Greg Slipher, livestock specialist with Indiana Farm Bureau, said controversy over new CAFOs and CFOs is “fairly common” in Indiana.

“When we talk to farmers, we remind them that it’s in their best interest to be totally transparent. Nobody likes surprises. They have the opportunity and obligation to talk to their neighbors ahead of time and to follow the state laws and local ordinances,” he said.

Communicating with the community is especially important with the changing times.

“In fairness to our farmers, we have gone for decades without scrutiny, but that’s changed in the last few years,” Slipher said. “We have to change with the culture and pay attention to that. Some people have been told some things that are accurate or inaccurate.”

The Citizens Action Coalition (CAC), based in Indianapolis, attended the Delaware County commission meeting and is offering its support to local organizers. “We are monitoring factory farming across Indiana, but we like to leave these matters to local communities,” said Margo Tucker, assistant legal counsel with CAC.

“The people at Delaware County said, ‘We are not anti-farming. We are anti-factory farming.’ We agree with them. There’s a better way to be doing farming. There are too many environmental issues and externalities. We are for sustainable agriculture, farmers’ markets and local food supply.”

By “externalities,” she means contracting with outside livestock companies, who own the animals, and the predetermined chain of production.

Slipher said he disagrees with the term “factory farms” and the classification of them as something entirely different from family farms.

“The business model has changed. The people are the same.

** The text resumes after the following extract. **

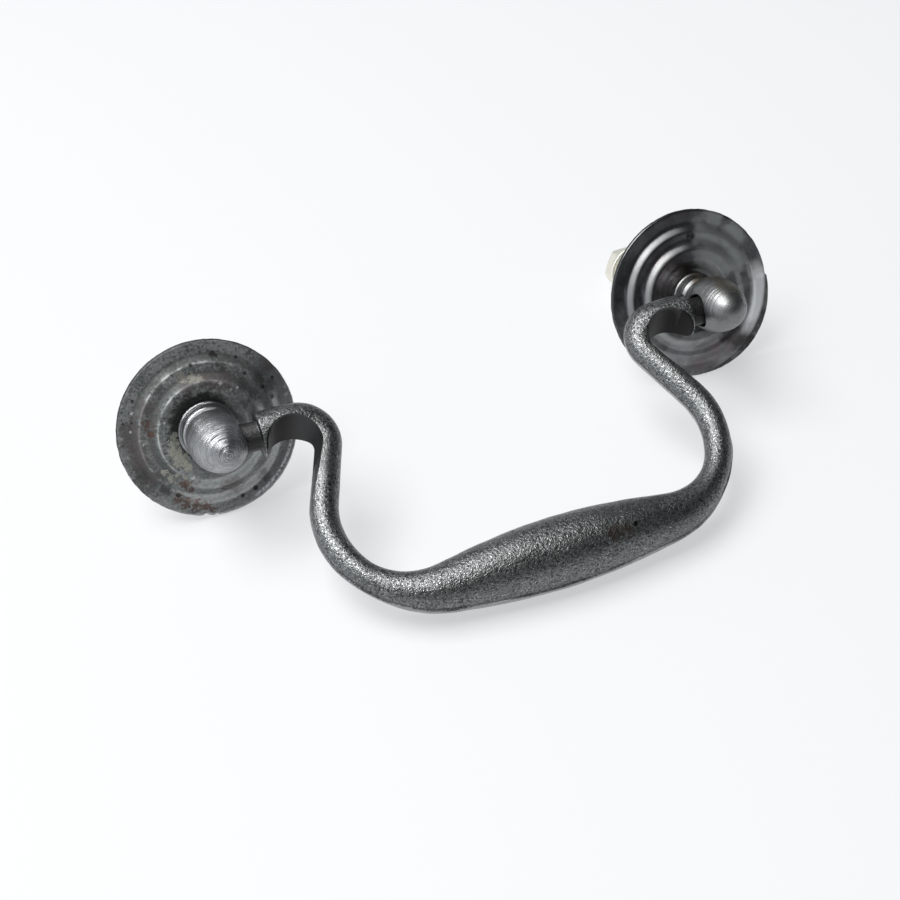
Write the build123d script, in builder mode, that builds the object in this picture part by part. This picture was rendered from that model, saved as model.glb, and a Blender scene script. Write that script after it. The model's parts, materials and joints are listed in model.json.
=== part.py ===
"""Swan-neck drop handle: a cast bail that swings between two turned posts on stepped round roses.

The handle lies as it does on a table. Its roses lean back on their rims and on the fixing nuts, and
the grip of the bail rests on the same surface in front of them. Millimetres, +Z up, +X from the left
post to the right one, and the handle's front faces -Y.
"""

import os
from math import acos, asin, atan2, cos, degrees, radians, sin, sqrt

from build123d import *

os.makedirs("parts", exist_ok=True)

# Driving dimensions of the two mountings. A height is measured out from a rose's back face.
CENTRES = 89.0  # between the two posts, 3 1/2 in
PIN_HEIGHT = 11.8  # the axis that the bail swings on

ROSE_R = 15.1
ROSE_SHEET = 0.9
ROSE_HOLE_R = 2.75
ROSE_SEAT = 1.9  # the front of the dished centre, where the post sits
ROSE_SEAT_R = 4.7
ROSE_CREST = 2.8
ROSE_CREST_INNER_R = 6.5
ROSE_CREST_OUTER_R = 8.5
ROSE_TERRACE = 1.8
ROSE_TERRACE_INNER_R = 9.75
ROSE_TERRACE_OUTER_R = 11.4
ROSE_FLANGE_R = 12.6  # the inner edge of the flat ring round the rim
ROSE_BEND_R = 0.5

SHANK_R = 2.5
FRONT_THICKNESS = 22.0  # of the drawer front that the shank is made for
WASHER_R = 5.0
WASHER_HOLE_R = 2.65
WASHER_T = 1.0
NUT_FLATS = 8.0
NUT_T = 4.0
NUT_CHAMFER = 0.35
SHANK_SPARE = 3.0  # of the shank beyond the nut
LEAD_R = 2.05  # the turned-down tip that finds the nut
LEAD_T = 2.0
LEAD_CHAMFER = 0.3

COLLAR_R = 4.0
COLLAR_TOP = 3.2
COVE_R = 2.9
BEAD_R = 3.5
BEAD_BOTTOM = 3.9
BEAD_TOP = 5.4
NECK_R = 2.7
HEAD_BOTTOM = 6.3
HEAD_BOTTOM_R = 3.3
HEAD_R = 4.7
HEAD_WIDEST = 10.6
HEAD_TIP = 18.4
QUARTER_ROUND = 0.5523  # a cubic Bezier's handle for a quarter of an ellipse

# Driving dimensions of the bail, in its own plane: x from the middle, drop from the pin axis.
SPIGOT_R = 2.6
SPIGOT_CLEARANCE = 0.07
SPIGOT_PAST_AXIS = 1.2  # how far a spigot's tip reaches beyond its post's axis
SOCKET_SPARE = 1.0  # left beyond the spigot's tip in the blind hole
FLARE_X = 38.3  # the outer face of the shoulder disc at the root of each spigot
FLARE_R = 3.7
EYE_X = 33.6  # the round inner face of the swan neck
EYE_DROP = 3.5
EYE_R = 3.5
ARM_TOP_X = 28.6  # where the straight arm meets the swan neck
ARM_TOP_DROP = 5.3
ARM_TOP_R = 2.5
CORNER_X = 18.6
CORNER_R = 14.8
GRIP_DROP = 34.9
GRIP_R = 5.7
ARM_R = 2.25
SWELL_HALF_LENGTH = 32.0  # of the grip's swelling, along the centre line
SWELL_FULLNESS = 1.6
SECTION_SPACING = 2.6

NUT_BACK = FRONT_THICKNESS + WASHER_T + NUT_T
SHANK_TIP = NUT_BACK + SHANK_SPARE

# The table touches both rims and the flats of both nuts, and the grip touches it too.
LEAN = atan2(ROSE_R - NUT_FLATS / 2, NUT_BACK)
PIN_Z = PIN_HEIGHT * sin(LEAN) + ROSE_R * cos(LEAN)
BAIL_PITCH = asin((PIN_Z - GRIP_R) / GRIP_DROP)  # of the bail's plane, down from level

# The handle's middle, from its foremost point to its rearmost, lies at Y = 0.
FRONT_REACH = GRIP_DROP * cos(BAIL_PITCH) + GRIP_R
BACK_REACH = (PIN_HEIGHT + SHANK_TIP) * cos(LEAN) + (LEAD_R - LEAD_CHAMFER) * sin(LEAN)
PIN_Y = (FRONT_REACH - BACK_REACH) / 2

OUTWARD = Vector(0, -cos(LEAN), sin(LEAN))
PIN_MIDDLE = Vector(0, PIN_Y, PIN_Z)
SIDES = {"left": -1, "right": 1}


def seat(side):
    """The plane of one rose's back face, centred on its post, with +Z out of the drawer front."""
    middle = PIN_MIDDLE - OUTWARD * PIN_HEIGHT
    return Plane(origin=middle + Vector(side * CENTRES / 2, 0, 0), x_dir=(1, 0, 0), z_dir=OUTWARD)


def section(side):
    """A plane through one post's axis, where x is a radius and y is a height."""
    base = seat(side)
    return Plane(origin=base.origin, x_dir=base.x_dir, z_dir=-base.y_dir)


def axis(side):
    base = seat(side)
    return Axis(base.origin, base.z_dir)


def rose_outline(depth):
    """The stepped line of a rose's front, or of its back when depth is the sheet's thickness."""
    points = [
        (ROSE_HOLE_R, ROSE_SEAT),
        (ROSE_SEAT_R, ROSE_SEAT),
        (ROSE_CREST_INNER_R, ROSE_CREST),
        (ROSE_CREST_OUTER_R, ROSE_CREST),
        (ROSE_TERRACE_INNER_R, ROSE_TERRACE),
        (ROSE_TERRACE_OUTER_R, ROSE_TERRACE),
        (ROSE_FLANGE_R, ROSE_SHEET),
        (ROSE_R, ROSE_SHEET),
    ]
    return [(radius, height - depth) for radius, height in points]


# The roses: stepped discs of sheet steel, open at the back, each with a hole for its shank.
for name, side in SIDES.items():
    with BuildPart() as rose:
        with BuildSketch(section(side)):
            with BuildLine():
                front = FilletPolyline(*rose_outline(0), radius=ROSE_BEND_R)
                back = FilletPolyline(*rose_outline(ROSE_SHEET), radius=ROSE_BEND_R)
                Line(front @ 0, back @ 0)
                Line(front @ 1, back @ 1)
            make_face()
        revolve(axis=axis(side))
        rim = rose.edges().filter_by(GeomType.CIRCLE).group_by(SortBy.RADIUS)[-1]
        fillet(rim.sort_by(axis(side))[-1], ROSE_SHEET / 2)
    rose.part.label = name + "_rose"
    export_step(rose.part, "parts/" + rose.part.label + ".step")

# The posts: collar, bead and acorn head turned in one piece with the shank, and a blind cross hole.
for name, side in SIDES.items():
    with BuildPart() as post:
        with BuildSketch(section(side)):
            with BuildLine():
                Polyline(
                    (0, HEAD_TIP),
                    (0, -SHANK_TIP),
                    (LEAD_R - LEAD_CHAMFER, -SHANK_TIP),
                    (LEAD_R, -SHANK_TIP + LEAD_CHAMFER),
                    (LEAD_R, -SHANK_TIP + LEAD_T),
                    (SHANK_R, -SHANK_TIP + LEAD_T + SHANK_R - LEAD_R),
                    (SHANK_R, ROSE_SEAT),
                    (COLLAR_R, ROSE_SEAT),
                    (COLLAR_R, COLLAR_TOP),
                    (COVE_R, COLLAR_TOP),
                    (COVE_R, BEAD_BOTTOM),
                )
                bead_middle = (BEAD_BOTTOM + BEAD_TOP) / 2
                ThreePointArc((COVE_R, BEAD_BOTTOM), (BEAD_R, bead_middle), (NECK_R, BEAD_TOP))
                Polyline((NECK_R, BEAD_TOP), (NECK_R, HEAD_BOTTOM), (HEAD_BOTTOM_R, HEAD_BOTTOM))
                Bezier(
                    (HEAD_BOTTOM_R, HEAD_BOTTOM),
                    (HEAD_R, (HEAD_BOTTOM + HEAD_WIDEST) / 2),
                    (HEAD_R, HEAD_WIDEST),
                )
                nose = HEAD_TIP - HEAD_WIDEST
                Bezier(
                    (HEAD_R, HEAD_WIDEST),
                    (HEAD_R, HEAD_WIDEST + QUARTER_ROUND * nose),
                    (QUARTER_ROUND * HEAD_R, HEAD_TIP),
                    (0, HEAD_TIP),
                )
            make_face()
        revolve(axis=axis(side))
        # The socket opens towards the other post.
        post_axis_point = PIN_MIDDLE + Vector(side * CENTRES / 2, 0, 0)
        socket_end = post_axis_point + Vector(side * (SPIGOT_PAST_AXIS + SOCKET_SPARE), 0, 0)
        with BuildSketch(Plane(origin=socket_end, x_dir=(0, 1, 0), z_dir=(-side, 0, 0))):
            Circle(SPIGOT_R + SPIGOT_CLEARANCE)
        extrude(amount=HEAD_R + SPIGOT_PAST_AXIS + SOCKET_SPARE, mode=Mode.SUBTRACT)
    post.part.label = name + "_post"
    export_step(post.part, "parts/" + post.part.label + ".step")

# The washers and nuts, where they hold a drawer front against the roses.
for name, side in SIDES.items():
    with BuildPart() as washer:
        with BuildSketch(seat(side).offset(-FRONT_THICKNESS - WASHER_T)):
            Circle(WASHER_R)
            Circle(WASHER_HOLE_R, mode=Mode.SUBTRACT)
        extrude(amount=WASHER_T)
    washer.part.label = name + "_washer"
    export_step(washer.part, "parts/" + washer.part.label + ".step")

    with BuildPart() as nut:
        # One flat faces down and carries the handle's back on the table.
        with BuildSketch(seat(side).offset(-NUT_BACK)):
            RegularPolygon(radius=NUT_FLATS / 2, side_count=6, major_radius=False)
        extrude(amount=NUT_T)
        # A cone takes the corners off its back.
        with BuildSketch(section(side)):
            corner_r = NUT_FLATS / sqrt(3)
            with BuildLine():
                Polyline(
                    (corner_r - NUT_CHAMFER, -NUT_BACK),
                    (corner_r + NUT_CHAMFER, -NUT_BACK),
                    (corner_r + NUT_CHAMFER, -NUT_BACK + NUT_CHAMFER),
                    close=True,
                )
            make_face()
        revolve(axis=axis(side), mode=Mode.SUBTRACT)
        with Locations(seat(side).offset(-NUT_BACK)):
            Hole(SHANK_R)
    nut.part.label = name + "_nut"
    export_step(nut.part, "parts/" + nut.part.label + ".step")


# The bail's plane has x along the pin axis, and y up the drop towards that axis.
BAIL_PLANE = Plane(
    origin=PIN_MIDDLE, x_dir=(1, 0, 0), z_dir=(0, -sin(BAIL_PITCH), cos(BAIL_PITCH))
)

# The straight arm touches the corner's arc, and leans inwards as it rises to the neck.
corner_centre = Vector(CORNER_X, CORNER_R - GRIP_DROP)
arm_top = Vector(ARM_TOP_X, -ARM_TOP_DROP)
to_arm_top = arm_top - corner_centre
arm_lean = atan2(to_arm_top.Y, to_arm_top.X) - acos(CORNER_R / to_arm_top.length)
neck_bend_r = ARM_TOP_DROP / (1 + sin(arm_lean))
neck_root_x = ARM_TOP_X + neck_bend_r * cos(arm_lean)

# Lengths along the centre line, from the middle of the grip.
bend_angle = 90 + degrees(arm_lean)
arm_length = sqrt(to_arm_top.length**2 - CORNER_R**2)
arm_top_s = CORNER_X + CORNER_R * radians(bend_angle) + arm_length
neck_root_s = arm_top_s + neck_bend_r * radians(bend_angle)


def blend(value):
    """A smooth step from 0 to 1."""
    value = min(max(value, 0), 1)
    return value * value * (3 - 2 * value)


def bail_radius(s):
    """The bail's radius at a distance along its centre line from the middle of the grip."""
    if s < SWELL_HALF_LENGTH:
        swell = (1 - (s / SWELL_HALF_LENGTH) ** 2) ** SWELL_FULLNESS
        return ARM_R + (GRIP_R - ARM_R) * swell
    if s < arm_top_s:
        along_arm = (s - SWELL_HALF_LENGTH) / (arm_top_s - SWELL_HALF_LENGTH)
        return ARM_R + (ARM_TOP_R - ARM_R) * blend(along_arm)
    along_neck = (s - arm_top_s) / (neck_root_s - arm_top_s)
    return ARM_TOP_R + (FLARE_R - ARM_TOP_R) * blend(along_neck)


# The bail: a swelling grip, two arms, and swan necks with flat-faced eyes, cast in one piece with the
# shoulder discs and spigots.
with BuildPart() as bail:
    with BuildLine() as centre_line:
        half_grip = Line((0, -GRIP_DROP), (CORNER_X, -GRIP_DROP))
        corner = JernArc(half_grip @ 1, half_grip % 1, CORNER_R, bend_angle)
        arm = Line(corner @ 1, arm_top)
        JernArc(arm @ 1, arm % 1, neck_bend_r, -bend_angle)
    path = BAIL_PLANE.location * centre_line.wires()[0]
    section_count = round(path.length / SECTION_SPACING)
    for i in range(section_count + 1):
        share = i / section_count
        with BuildSketch(Plane(origin=path @ share, x_dir=BAIL_PLANE.z_dir, z_dir=path % share)):
            Circle(bail_radius(share * path.length))
    loft()
    # The shoulder and the root of the neck are round about the pin axis.
    with BuildSketch(Plane(origin=path @ 1, x_dir=BAIL_PLANE.z_dir, z_dir=(1, 0, 0))):
        Circle(FLARE_R)
    extrude(amount=FLARE_X - neck_root_x)
    with BuildSketch(BAIL_PLANE):
        with Locations((EYE_X, -EYE_DROP)):
            Circle(EYE_R)
    extrude(amount=2 * FLARE_R, both=True, mode=Mode.SUBTRACT)
    with BuildSketch(Plane(origin=PIN_MIDDLE + Vector(FLARE_X, 0, 0), z_dir=(1, 0, 0))):
        Circle(SPIGOT_R)
    extrude(amount=CENTRES / 2 + SPIGOT_PAST_AXIS - FLARE_X)
    mirror(about=Plane.YZ)
bail.part.label = "bail"
export_step(bail.part, "parts/bail.step")
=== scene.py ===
"""Looks for the swan-neck drop handle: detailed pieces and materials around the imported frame.

Sizes are in millimetres and turned into metres where a mesh is made. A piece of a mounting is
drawn in its post's own frame, where +Z is the way out of the drawer front and +Y is up the rose.
The bail is drawn in its own plane, where +X runs along the pin axis and +Y up from the grip
towards that axis.
"""

import json
import math

import bpy
from mathutils import Matrix, Vector, noise


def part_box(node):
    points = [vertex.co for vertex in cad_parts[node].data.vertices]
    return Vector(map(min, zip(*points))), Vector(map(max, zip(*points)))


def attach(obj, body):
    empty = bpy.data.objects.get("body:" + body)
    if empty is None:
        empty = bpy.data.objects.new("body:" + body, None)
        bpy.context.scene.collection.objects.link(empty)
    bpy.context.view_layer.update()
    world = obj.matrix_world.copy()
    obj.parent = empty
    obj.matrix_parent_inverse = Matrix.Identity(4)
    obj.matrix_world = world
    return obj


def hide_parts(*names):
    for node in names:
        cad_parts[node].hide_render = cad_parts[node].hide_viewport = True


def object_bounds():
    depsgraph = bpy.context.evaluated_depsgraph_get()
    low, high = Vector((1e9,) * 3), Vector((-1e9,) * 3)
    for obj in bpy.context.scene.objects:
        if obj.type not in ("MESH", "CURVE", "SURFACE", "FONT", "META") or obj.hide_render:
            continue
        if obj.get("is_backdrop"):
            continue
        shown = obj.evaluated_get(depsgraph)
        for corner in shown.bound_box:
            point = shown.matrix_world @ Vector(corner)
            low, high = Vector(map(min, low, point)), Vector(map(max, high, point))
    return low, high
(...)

They are still family farms with a corporate structure. The families are the same; they live in the community and comply with the rules,” he said. “They are responsible for the care of the animals, the environment, zone compliance, relationship with integrators. The buck stops with the producers.”

While the impact on environment, roads, property values and other issues is always up for debate, Slipher said it’s difficult to argue against the economic boost for Indiana communities from animal agriculture.

According to a study completed for Indiana Soybean Alliance, it contributed $7.3 billion to the state in economic output, and at the district level had a $562 million economic impact in east-central Indiana in 2012. A 4,400-head swine operation, from grow to finish, has a potential $2.6 million-$3.1 million regional impact.

Slipher said local zoning ordinances help protect from land use conflicts, while Tucker wants better state laws that would protect rural residents. CAC would like to see a reversal of the “right to farm” act, which makes nuisance lawsuits much harder to prosecute.

In the meantime, she said Delaware County citizens are not done fighting the swine CAFO. She said the commissioners can still deny building permits to the farmer or issue a moratorium until they can draw up a better plan.

“We like to resolve these cases before they get to the courts. But the Delaware citizens are prepared for every possibility,” Tucker said.